*Exercise goal*. Pull every line containing "metres" from the entries.

JSON records of objects:

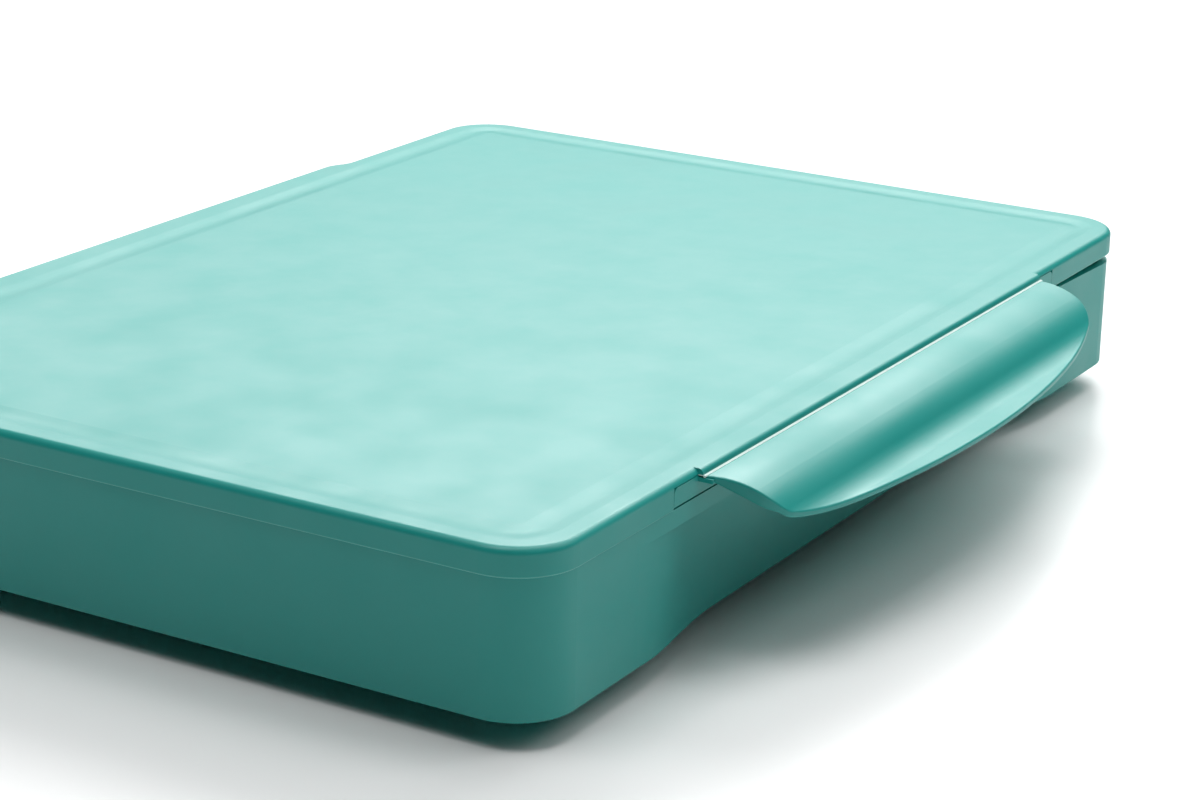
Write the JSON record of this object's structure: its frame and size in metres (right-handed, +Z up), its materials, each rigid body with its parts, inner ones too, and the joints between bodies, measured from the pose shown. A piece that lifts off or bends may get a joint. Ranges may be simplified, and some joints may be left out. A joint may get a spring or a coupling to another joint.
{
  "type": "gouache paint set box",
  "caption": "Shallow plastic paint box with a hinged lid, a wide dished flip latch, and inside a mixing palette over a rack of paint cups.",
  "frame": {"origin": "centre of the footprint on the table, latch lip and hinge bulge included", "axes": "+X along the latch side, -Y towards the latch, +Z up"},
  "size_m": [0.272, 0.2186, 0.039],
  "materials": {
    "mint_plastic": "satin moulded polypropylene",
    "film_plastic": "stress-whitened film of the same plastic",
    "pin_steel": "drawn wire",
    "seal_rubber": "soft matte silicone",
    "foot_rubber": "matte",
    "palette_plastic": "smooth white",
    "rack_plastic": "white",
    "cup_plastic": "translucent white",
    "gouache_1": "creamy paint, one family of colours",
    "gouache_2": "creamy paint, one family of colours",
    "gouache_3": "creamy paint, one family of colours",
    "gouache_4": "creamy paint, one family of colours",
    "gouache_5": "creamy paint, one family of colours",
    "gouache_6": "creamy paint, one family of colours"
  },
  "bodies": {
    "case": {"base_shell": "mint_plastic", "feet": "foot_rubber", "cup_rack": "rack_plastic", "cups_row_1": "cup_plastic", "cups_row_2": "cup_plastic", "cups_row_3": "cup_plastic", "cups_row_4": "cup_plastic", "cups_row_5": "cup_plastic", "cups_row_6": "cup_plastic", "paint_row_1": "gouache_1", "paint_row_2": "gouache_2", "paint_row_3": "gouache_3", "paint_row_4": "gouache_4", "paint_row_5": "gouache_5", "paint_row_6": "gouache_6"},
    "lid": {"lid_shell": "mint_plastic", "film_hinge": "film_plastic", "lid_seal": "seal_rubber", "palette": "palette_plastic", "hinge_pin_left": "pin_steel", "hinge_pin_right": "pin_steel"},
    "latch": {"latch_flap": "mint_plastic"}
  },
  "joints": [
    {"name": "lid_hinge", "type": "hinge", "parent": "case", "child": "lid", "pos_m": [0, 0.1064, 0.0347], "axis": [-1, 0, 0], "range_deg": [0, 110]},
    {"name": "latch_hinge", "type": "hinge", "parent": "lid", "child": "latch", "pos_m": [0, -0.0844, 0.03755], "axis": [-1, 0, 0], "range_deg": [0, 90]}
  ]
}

* * *

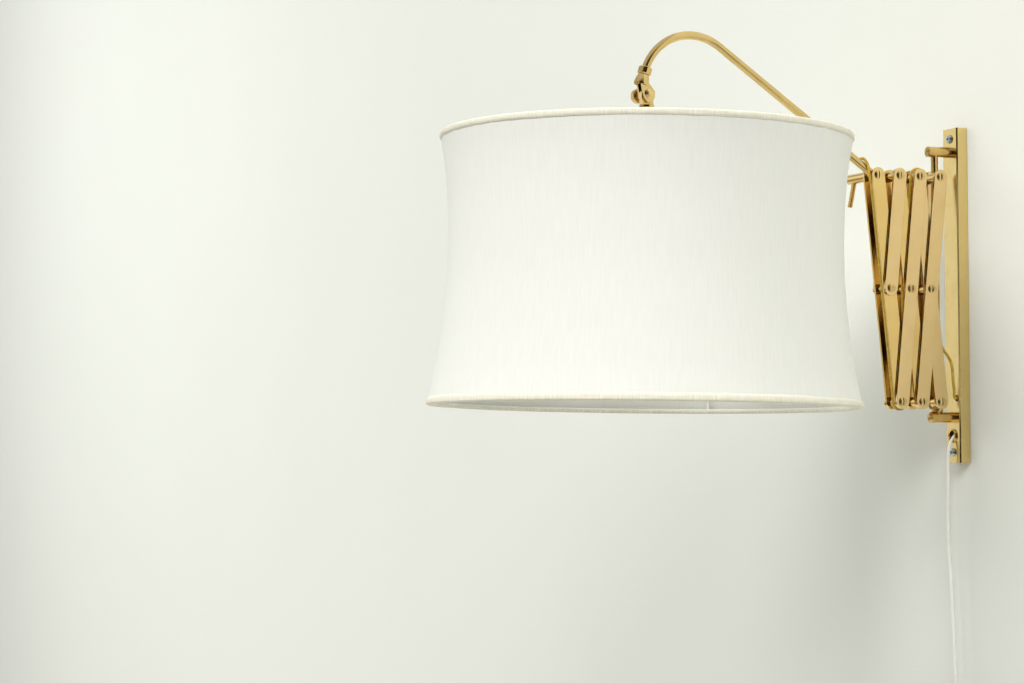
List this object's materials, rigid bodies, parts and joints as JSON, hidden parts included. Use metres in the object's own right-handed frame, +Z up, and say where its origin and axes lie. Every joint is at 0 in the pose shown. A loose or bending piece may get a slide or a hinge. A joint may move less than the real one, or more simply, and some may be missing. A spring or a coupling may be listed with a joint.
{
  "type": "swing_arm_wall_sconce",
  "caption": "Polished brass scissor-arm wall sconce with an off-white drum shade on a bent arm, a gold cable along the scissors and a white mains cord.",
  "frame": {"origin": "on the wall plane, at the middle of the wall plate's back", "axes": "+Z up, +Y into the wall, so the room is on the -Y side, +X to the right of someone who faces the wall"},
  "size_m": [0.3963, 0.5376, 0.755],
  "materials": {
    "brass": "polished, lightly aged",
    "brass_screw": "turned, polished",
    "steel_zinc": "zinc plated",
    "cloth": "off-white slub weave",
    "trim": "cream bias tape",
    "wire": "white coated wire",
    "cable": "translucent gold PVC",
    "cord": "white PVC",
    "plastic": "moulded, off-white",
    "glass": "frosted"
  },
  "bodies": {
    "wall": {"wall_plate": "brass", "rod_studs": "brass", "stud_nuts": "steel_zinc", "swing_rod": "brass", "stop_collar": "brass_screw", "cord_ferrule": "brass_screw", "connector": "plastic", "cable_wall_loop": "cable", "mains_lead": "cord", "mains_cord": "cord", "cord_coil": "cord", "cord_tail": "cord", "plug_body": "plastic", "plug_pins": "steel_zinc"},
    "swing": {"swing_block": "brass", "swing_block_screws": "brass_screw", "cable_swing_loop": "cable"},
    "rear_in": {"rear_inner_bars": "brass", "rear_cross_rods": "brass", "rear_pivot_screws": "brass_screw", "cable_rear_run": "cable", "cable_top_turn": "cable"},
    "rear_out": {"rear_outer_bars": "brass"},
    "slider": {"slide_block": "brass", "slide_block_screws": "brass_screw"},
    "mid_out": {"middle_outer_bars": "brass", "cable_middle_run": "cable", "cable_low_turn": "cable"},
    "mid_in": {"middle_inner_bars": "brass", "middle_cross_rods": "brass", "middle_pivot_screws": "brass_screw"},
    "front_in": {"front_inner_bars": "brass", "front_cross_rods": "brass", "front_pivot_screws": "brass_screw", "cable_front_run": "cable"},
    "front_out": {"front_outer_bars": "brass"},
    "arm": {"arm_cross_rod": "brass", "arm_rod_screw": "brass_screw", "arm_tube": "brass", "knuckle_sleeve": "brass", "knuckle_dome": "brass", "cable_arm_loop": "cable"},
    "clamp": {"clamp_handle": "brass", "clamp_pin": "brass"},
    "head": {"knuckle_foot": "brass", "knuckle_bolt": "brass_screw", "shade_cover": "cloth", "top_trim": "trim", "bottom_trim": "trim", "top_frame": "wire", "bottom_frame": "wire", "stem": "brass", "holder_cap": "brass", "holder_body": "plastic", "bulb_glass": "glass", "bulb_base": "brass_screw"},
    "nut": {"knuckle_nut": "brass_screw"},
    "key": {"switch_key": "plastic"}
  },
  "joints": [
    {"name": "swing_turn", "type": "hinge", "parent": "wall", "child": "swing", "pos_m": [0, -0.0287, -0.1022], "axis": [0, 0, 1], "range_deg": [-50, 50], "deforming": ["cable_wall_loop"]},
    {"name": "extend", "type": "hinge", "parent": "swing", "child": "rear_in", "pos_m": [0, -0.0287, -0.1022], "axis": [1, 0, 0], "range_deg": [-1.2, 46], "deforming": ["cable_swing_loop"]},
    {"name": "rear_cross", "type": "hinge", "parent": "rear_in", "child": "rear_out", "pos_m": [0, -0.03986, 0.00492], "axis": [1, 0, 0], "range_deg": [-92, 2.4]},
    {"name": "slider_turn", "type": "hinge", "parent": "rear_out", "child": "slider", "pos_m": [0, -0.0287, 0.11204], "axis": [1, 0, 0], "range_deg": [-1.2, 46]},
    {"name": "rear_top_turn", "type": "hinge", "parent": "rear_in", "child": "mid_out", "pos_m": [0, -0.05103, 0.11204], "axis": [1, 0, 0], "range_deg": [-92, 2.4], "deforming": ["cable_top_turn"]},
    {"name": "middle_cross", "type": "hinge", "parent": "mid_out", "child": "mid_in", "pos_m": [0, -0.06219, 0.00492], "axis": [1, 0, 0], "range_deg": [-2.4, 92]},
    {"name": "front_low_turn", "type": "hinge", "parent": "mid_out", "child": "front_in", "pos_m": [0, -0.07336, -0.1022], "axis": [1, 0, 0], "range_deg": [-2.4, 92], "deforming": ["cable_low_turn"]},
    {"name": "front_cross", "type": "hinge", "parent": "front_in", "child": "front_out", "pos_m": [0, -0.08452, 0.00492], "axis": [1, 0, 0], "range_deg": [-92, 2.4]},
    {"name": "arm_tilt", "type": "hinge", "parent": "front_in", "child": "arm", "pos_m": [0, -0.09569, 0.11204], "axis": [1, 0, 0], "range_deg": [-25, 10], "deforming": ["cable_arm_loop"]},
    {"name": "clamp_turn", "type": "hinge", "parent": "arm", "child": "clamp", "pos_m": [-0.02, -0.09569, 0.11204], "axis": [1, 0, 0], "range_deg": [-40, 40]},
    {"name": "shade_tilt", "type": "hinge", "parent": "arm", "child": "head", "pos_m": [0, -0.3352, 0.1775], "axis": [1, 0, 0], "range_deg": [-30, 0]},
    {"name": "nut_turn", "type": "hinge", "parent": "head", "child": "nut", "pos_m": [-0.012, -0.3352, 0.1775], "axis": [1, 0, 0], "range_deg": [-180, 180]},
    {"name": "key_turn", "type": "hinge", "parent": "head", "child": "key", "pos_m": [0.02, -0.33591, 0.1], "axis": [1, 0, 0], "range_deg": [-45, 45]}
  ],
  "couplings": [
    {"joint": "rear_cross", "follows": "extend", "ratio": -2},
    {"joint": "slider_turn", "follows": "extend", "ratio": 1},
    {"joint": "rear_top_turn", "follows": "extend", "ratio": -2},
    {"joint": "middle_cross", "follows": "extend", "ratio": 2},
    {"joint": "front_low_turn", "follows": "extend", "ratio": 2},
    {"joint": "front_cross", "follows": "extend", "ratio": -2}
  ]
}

* * *

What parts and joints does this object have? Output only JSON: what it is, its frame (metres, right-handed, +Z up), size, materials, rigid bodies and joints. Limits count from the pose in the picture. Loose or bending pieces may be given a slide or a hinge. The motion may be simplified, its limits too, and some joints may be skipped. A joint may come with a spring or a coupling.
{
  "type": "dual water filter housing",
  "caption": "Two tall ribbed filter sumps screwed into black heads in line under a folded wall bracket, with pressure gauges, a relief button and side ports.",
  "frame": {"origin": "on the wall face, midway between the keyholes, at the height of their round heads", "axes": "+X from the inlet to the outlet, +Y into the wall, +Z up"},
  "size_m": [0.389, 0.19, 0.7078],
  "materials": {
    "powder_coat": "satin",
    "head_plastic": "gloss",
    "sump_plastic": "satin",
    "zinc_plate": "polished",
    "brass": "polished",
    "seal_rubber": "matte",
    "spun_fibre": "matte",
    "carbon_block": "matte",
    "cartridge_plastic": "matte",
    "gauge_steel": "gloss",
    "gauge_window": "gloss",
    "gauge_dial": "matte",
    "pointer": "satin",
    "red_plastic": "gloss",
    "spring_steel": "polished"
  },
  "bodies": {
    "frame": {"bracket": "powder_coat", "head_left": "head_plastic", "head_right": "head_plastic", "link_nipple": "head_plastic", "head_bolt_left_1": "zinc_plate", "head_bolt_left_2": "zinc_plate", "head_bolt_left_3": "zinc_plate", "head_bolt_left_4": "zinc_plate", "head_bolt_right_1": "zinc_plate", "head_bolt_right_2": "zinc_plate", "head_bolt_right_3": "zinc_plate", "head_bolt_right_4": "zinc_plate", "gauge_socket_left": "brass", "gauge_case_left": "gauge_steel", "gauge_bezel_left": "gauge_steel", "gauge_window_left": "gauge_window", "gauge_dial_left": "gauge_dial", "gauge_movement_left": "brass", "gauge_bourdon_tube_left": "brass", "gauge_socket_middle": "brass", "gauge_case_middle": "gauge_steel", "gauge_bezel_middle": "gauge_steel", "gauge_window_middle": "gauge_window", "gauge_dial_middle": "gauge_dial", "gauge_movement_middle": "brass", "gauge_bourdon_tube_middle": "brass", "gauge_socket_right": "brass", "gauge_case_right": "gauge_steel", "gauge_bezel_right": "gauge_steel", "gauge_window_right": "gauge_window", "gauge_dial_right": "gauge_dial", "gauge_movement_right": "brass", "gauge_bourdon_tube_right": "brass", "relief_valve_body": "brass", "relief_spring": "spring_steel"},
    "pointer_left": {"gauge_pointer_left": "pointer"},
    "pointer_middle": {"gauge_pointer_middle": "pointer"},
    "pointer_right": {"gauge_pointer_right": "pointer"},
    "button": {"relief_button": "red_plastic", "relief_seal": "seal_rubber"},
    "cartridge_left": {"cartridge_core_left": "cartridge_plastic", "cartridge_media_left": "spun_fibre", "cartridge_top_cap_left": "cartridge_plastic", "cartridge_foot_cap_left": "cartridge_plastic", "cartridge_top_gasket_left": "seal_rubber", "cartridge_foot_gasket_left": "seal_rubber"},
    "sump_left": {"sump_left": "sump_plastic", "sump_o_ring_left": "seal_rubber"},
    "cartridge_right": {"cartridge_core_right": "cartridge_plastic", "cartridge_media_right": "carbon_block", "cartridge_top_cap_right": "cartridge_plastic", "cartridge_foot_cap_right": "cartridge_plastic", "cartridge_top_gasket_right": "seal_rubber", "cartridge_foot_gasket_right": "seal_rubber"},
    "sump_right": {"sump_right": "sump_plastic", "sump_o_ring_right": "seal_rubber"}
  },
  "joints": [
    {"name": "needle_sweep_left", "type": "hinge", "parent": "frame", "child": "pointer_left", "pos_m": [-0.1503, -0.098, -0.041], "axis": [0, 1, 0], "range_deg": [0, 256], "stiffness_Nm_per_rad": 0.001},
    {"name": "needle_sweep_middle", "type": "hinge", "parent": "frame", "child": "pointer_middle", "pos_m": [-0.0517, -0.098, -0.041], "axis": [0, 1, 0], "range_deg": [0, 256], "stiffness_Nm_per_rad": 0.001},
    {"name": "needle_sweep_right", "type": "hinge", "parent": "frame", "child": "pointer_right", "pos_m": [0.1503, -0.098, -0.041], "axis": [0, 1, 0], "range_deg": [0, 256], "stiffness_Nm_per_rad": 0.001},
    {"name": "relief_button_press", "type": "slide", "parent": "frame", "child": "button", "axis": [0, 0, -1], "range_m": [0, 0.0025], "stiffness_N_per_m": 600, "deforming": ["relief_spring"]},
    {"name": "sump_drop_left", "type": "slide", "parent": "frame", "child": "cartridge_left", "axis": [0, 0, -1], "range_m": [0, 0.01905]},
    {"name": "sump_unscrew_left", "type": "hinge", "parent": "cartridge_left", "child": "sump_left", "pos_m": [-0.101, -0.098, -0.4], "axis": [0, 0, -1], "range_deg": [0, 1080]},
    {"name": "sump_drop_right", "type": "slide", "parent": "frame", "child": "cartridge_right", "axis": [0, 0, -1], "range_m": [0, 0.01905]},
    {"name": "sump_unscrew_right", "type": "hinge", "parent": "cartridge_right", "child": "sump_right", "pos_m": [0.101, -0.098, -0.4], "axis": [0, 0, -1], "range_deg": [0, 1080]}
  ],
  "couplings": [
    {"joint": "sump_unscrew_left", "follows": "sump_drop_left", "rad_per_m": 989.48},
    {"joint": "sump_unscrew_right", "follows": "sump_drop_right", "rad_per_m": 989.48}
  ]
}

*Completed exercise*.
Write the JSON record of this object's structure: its frame and size in metres (right-handed, +Z up), its materials, each rigid body with its parts, inner ones too, and the joints between bodies, measured from the pose shown. A piece that lifts off or bends may get a joint. Ranges may be simplified, and some joints may be left out. A joint may get a spring or a coupling to another joint.
List this object's materials, rigid bodies, parts and joints as JSON, hidden parts included. Use metres in the object's own right-handed frame, +Z up, and say where its origin and axes lie. Every joint is at 0 in the pose shown. A loose or bending piece may get a slide or a hinge. A joint may move less than the real one, or more simply, and some may be missing. A spring or a coupling may be listed with a joint.
What parts and joints does this object have? Output only JSON: what it is, its frame (metres, right-handed, +Z up), size, materials, rigid bodies and joints. Limits count from the pose in the picture. Loose or bending pieces may be given a slide or a hinge. The motion may be simplified, its limits too, and some joints may be skipped. A joint may come with a spring or a coupling.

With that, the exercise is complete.